*Extracted data*.
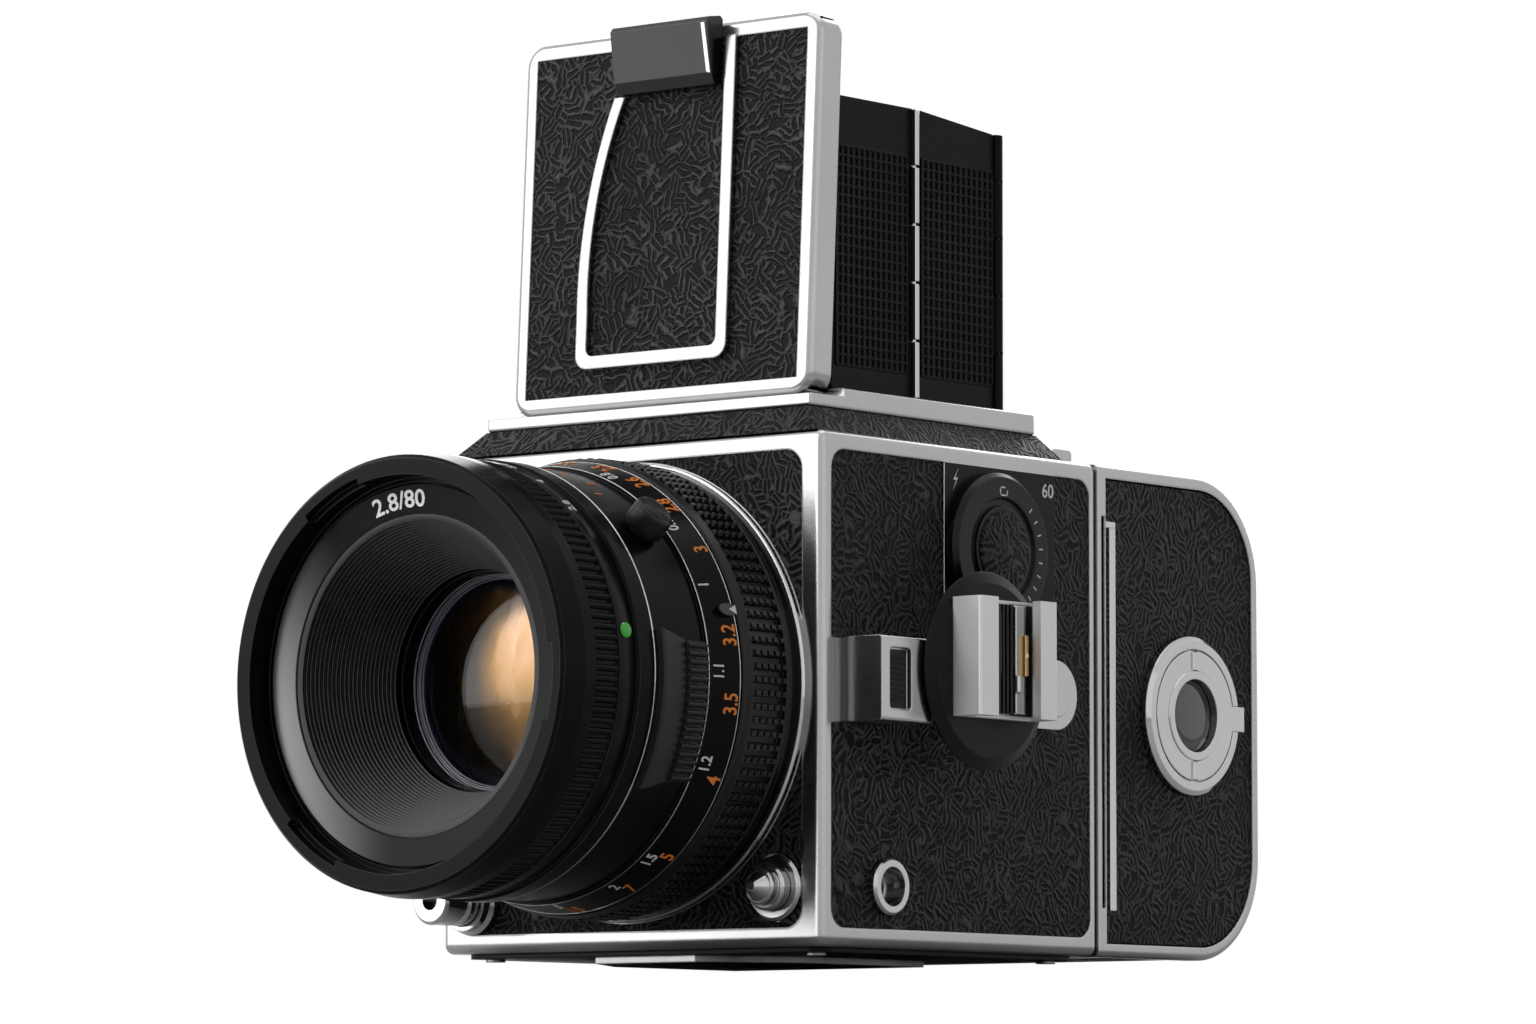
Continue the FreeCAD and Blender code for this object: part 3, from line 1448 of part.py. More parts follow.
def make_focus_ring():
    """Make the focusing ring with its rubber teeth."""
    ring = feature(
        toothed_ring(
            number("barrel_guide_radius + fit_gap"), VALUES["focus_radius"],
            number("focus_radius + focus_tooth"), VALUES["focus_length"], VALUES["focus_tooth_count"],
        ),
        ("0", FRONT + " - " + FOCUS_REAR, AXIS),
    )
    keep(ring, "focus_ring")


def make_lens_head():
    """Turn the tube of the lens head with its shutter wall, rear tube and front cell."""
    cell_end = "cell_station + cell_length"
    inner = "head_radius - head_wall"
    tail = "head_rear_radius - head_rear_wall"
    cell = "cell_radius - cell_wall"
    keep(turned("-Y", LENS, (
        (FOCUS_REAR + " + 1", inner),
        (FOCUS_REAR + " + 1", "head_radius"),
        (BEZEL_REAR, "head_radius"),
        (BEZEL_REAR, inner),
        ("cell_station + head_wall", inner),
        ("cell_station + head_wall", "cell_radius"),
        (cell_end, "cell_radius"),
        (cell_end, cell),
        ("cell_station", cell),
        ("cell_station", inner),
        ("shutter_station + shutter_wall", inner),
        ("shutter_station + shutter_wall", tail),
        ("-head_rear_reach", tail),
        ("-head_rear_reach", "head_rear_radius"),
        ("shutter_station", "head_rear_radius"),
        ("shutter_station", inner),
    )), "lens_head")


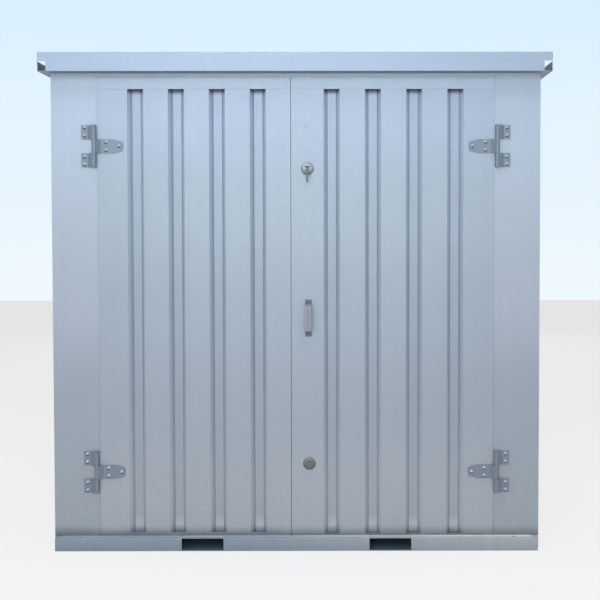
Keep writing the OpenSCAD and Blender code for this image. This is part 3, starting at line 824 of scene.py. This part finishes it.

*What you will do*.
Go through the listing and copy all of it exactly.

*Task answer*.
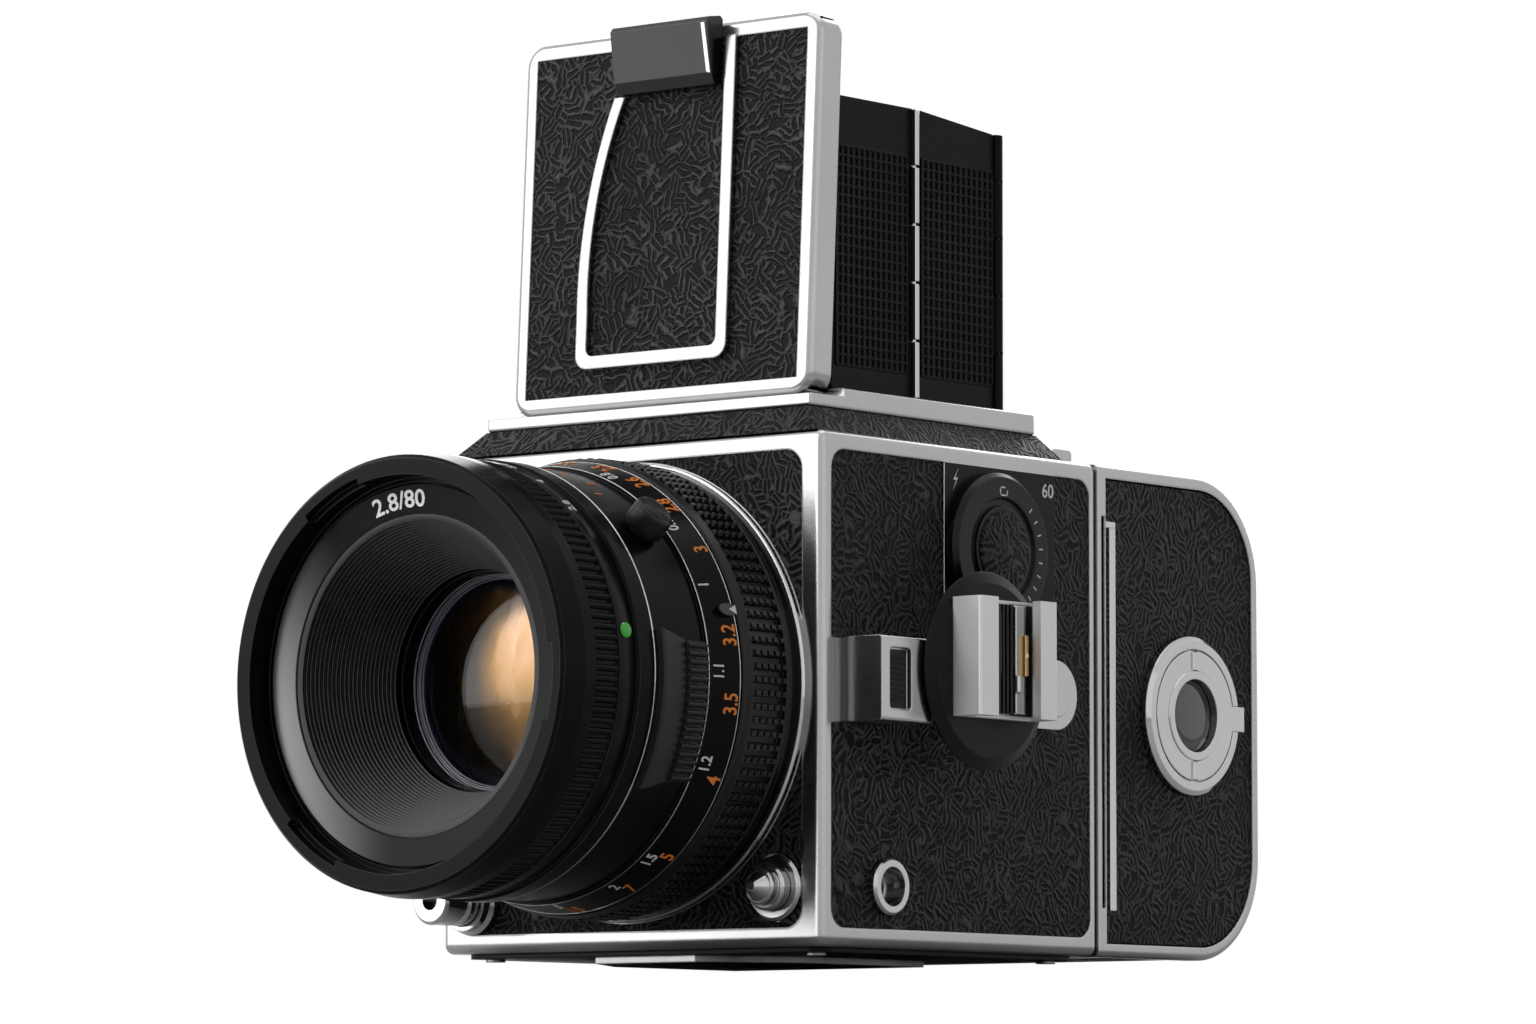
Continue the FreeCAD and Blender code for this object: part 3, from line 1448 of part.py. More parts follow.
def make_focus_ring():
    """Make the focusing ring with its rubber teeth."""
    ring = feature(
        toothed_ring(
            number("barrel_guide_radius + fit_gap"), VALUES["focus_radius"],
            number("focus_radius + focus_tooth"), VALUES["focus_length"], VALUES["focus_tooth_count"],
        ),
        ("0", FRONT + " - " + FOCUS_REAR, AXIS),
    )
    keep(ring, "focus_ring")


def make_lens_head():
    """Turn the tube of the lens head with its shutter wall, rear tube and front cell."""
    cell_end = "cell_station + cell_length"
    inner = "head_radius - head_wall"
    tail = "head_rear_radius - head_rear_wall"
    cell = "cell_radius - cell_wall"
    keep(turned("-Y", LENS, (
        (FOCUS_REAR + " + 1", inner),
        (FOCUS_REAR + " + 1", "head_radius"),
        (BEZEL_REAR, "head_radius"),
        (BEZEL_REAR, inner),
        ("cell_station + head_wall", inner),
        ("cell_station + head_wall", "cell_radius"),
        (cell_end, "cell_radius"),
        (cell_end, cell),
        ("cell_station", cell),
        ("cell_station", inner),
        ("shutter_station + shutter_wall", inner),
        ("shutter_station + shutter_wall", tail),
        ("-head_rear_reach", tail),
        ("-head_rear_reach", "head_rear_radius"),
        ("shutter_station", "head_rear_radius"),
        ("shutter_station", inner),
    )), "lens_head")


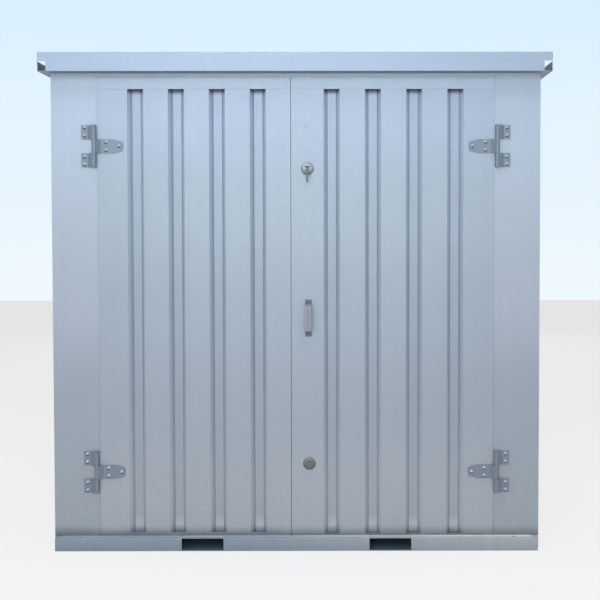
Keep writing the OpenSCAD and Blender code for this image. This is part 3, starting at line 824 of scene.py. This part finishes it.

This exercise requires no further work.